Synergistically optimizing the electrocatalytic performance of IrO2 with double doping and bi-directional strains for acidic oxygen evolution reaction

Because of the strong acidic environment and oxidative conditions, realizing highly active and stable iridium (Ir)-based electrocatalysts toward oxygen evolution reaction (OER) in a proton exchange membrane (PEM) electrolyzer is still a big challenge to overcome. To solve this problem, a novel core-shell structured Tm0.1Sb0.2Ir0.7Ox@TB-IrOx nanocatalyst with bi-directional (shear and axial) strains was fabricated. It only needs a low overpotential of 192 mV (10 mA cm(-2)) for OER in acidic electrolytes with impressive stability, exceeding most recently reported Ir-based electrocatalysts.

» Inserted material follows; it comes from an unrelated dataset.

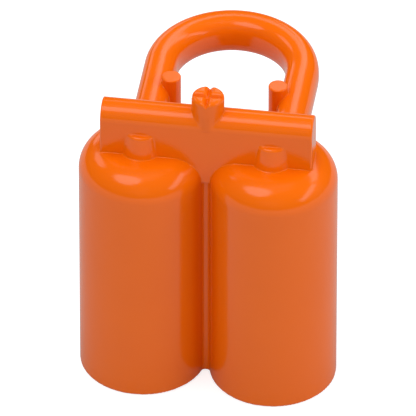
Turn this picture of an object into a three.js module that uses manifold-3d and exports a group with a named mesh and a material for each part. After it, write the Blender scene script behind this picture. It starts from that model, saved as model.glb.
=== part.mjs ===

Moreover, Tm0.1Sb0.2Ir0.7Ox@TB-IrOx exhibits an exceptionally high mass activity of 3.36 A mg(Ir)(-1) (eta = 270 mV). The enhanced catalytic activity resulted from the introduction of Tm, causing the Ir 5d band center (epsilon(d)) to be closer to the Fermi level, which was demonstrated by theoretical calculations and microscopy characterizations. Additionally, a PEM electrolyzer adopting a Tm0.1Sb0.2Ir0.7Ox@TB-IrOx nanocatalyst indicates efficiency stability for a span of 500 hours and a cell voltage of 2.01 V to achieve 2 A cm(-2).